Tiangong-1, China’s first prototype space station, is expected to fall into the Earth’s atmosphere in the latter half of 2017, fueling growing concerns that the Chinese space authorities have lost control of the 8.5-tonne space-laboratory module.
Speaking at a satellite launch centre in the Gobi Desert last week, Chinese officials said that Tiangong-1 (which means “Heavenly Palace” in Chinese) had “comprehensively fulfilled its historical mission” and would be allowed to re-enter the Earth’s atmosphere.
“Based on our calculation and analysis, most parts of the space lab will burn up during falling,” stated Wu Ping
, the deputy director of China’s manned space engineering office.
Wu’s announcement seemed to confirm months of speculation that China had lost control of Tiangong-1 after it suffered some sort of technical or mechanical failure.
Dr.
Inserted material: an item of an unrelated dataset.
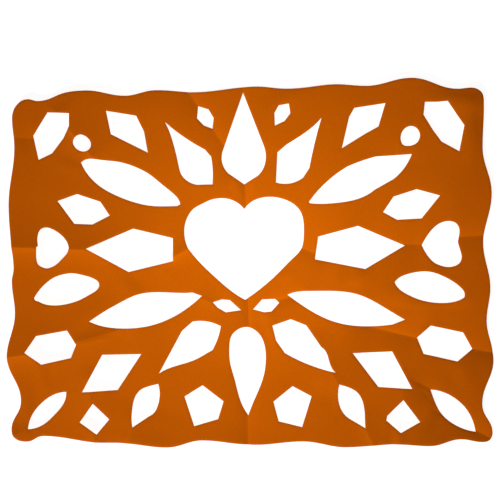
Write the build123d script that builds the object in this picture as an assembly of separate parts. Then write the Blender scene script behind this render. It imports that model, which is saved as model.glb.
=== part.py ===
from build123d import *
import os

# Papel picado sheet: one piece of coloured paper, folded, cut and opened out again.
# It lies on its back in the XY plane with its top edge towards +Y, +Z up, millimetres.
# The origin is under the middle of its outline, level with the surface it lies on.

# ---- driving dimensions ----
sheet_width = 300.0  # over the waves of the side edges
sheet_height = 225.0  # over the waves of the top and bottom edges
paper_thickness = 0.2
crease_height = 1.0  # how far a main fold stands above or dips below the flat panels
crease_reach = 12.0  # how far from its line a main fold bends the paper
small_crease_height = 0.5
small_crease_reach = 8.0
crease_fade = 10.0  # length over which a fold dies out at each end
trim_margin = 12.0  # how far the folded blank reaches past the trimmed edge

# The outlines below are set out on a sheet of this size and stretch with the real one.
layout_width = 300.0
layout_height = 225.0

panel_top = crease_height + paper_thickness  # upper face of the flat panels
blank_width = sheet_width + 2 * trim_margin
blank_height = sheet_height + 2 * trim_margin
ridge_root = crease_height / 2  # how deep a ridge is rooted in the blank
valley_brim = 2 * crease_height  # a valley cuts through any ridge that it meets
blank_depth = panel_top + ridge_root

# ---- trimmed edge, clockwise, wave by wave ----
# A stroke starts level with its side of the sheet, on a crest or in a hollow of the wave,
# and ends level where the next one starts. The last stroke of a side rounds the corner.
edge_sides = [
    ((1, 0), [
        [(-135, 105.4)], [(-128.5, 104.1), (-114, 108.2)], [(-98.5, 109.9)], [(-73, 106)],
        [(-54.5, 109)], [(-27.5, 107.2)], [(7, 109.8)], [(30, 107.8)], [(56, 109.8)], [(76, 108.3)],
        [(102, 112.5)], [(131, 105.2)], [(138, 105.7), (144.2, 103.2)],
    ]),
    ((0, -1), [
        [(145.8, 92)], [(144.8, 69)], [(149.8, 42)], [(144.7, 10.5)], [(148.4, -15)], [(146, -35.5)],
        [(150, -58.5)], [(142.7, -86)], [(148.9, -104), (147.7, -107.8)],
    ]),
    ((-1, 0), [
        [(143, -109.4)], [(130, -107.6)], [(111, -111.6)], [(91, -110.3)], [(60, -112.3)],
        [(34, -108.7)], [(3, -111.1)], [(-28, -108.2)], [(-50, -112.5), (-74, -109.8)],
        [(-90, -109.6)], [(-128, -105.6)], [(-138.5, -109), (-145.7, -106.8)],
    ]),
    ((0, 1), [
        [(-148, -101.2)], [(-141.9, -83.5)], [(-150, -56)], [(-144.9, -28.5)], [(-146.7, -9)],
        [(-145.3, 0)], [(-148, 39)], [(-144.1, 75)], [(-145.3, 93), (-141.2, 103)],
    ]),
]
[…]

Jonathan McDowell, the renowned astrophysicist at the Harvard-Smithsonian Center for Astrophysics
, believes that the announcement confirms these widespread suspicions. He adds that it would be impossible to predict where the debris will land.
“You really can’t steer these things,” McDowell said. “Even a couple of days before it re-enters we probably won’t know better than six or seven hours, plus or minus, when it’s going to come down. Not knowing when it’s going to come down translates as not knowing where
[it’s] going to come down.”
McDowell pointed out that a slight change in atmospheric conditions could change the projected landing site “from one continent to the next”—a degree of uncertainty that is likely to give space debris casualty insurers sleepless nights.
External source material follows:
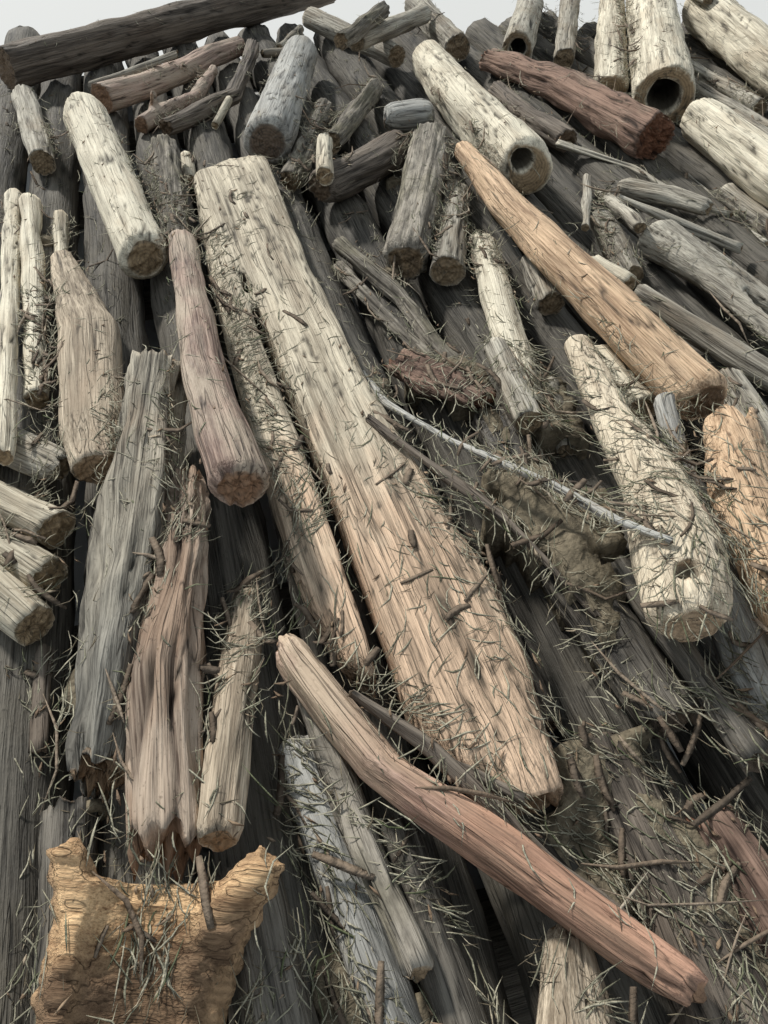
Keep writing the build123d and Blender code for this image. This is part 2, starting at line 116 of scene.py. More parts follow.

While most of the debris will melt as it passes through the Earth’s atmosphere, McDowell said that some parts, such as the rocket engines, were so dense they wouldn’t burn up completely. Some of these lumps will be hefty enough to cause serious damage should they land in the wrong location.
Praised as a potent political symbol of China’s increasing might when it was launched aboard an unmanned rocket on September 29, 2011, Tiangong-1 is the first operational component of the Tiangong program, which aims to install a larger modular station into orbit by 2023.
When it was originally launched, Tiangong-1 was projected to be deorbited by 2013, though China’s Space Engineering Office extended its lifespan and only announced the official end of its service on March 21, 2016.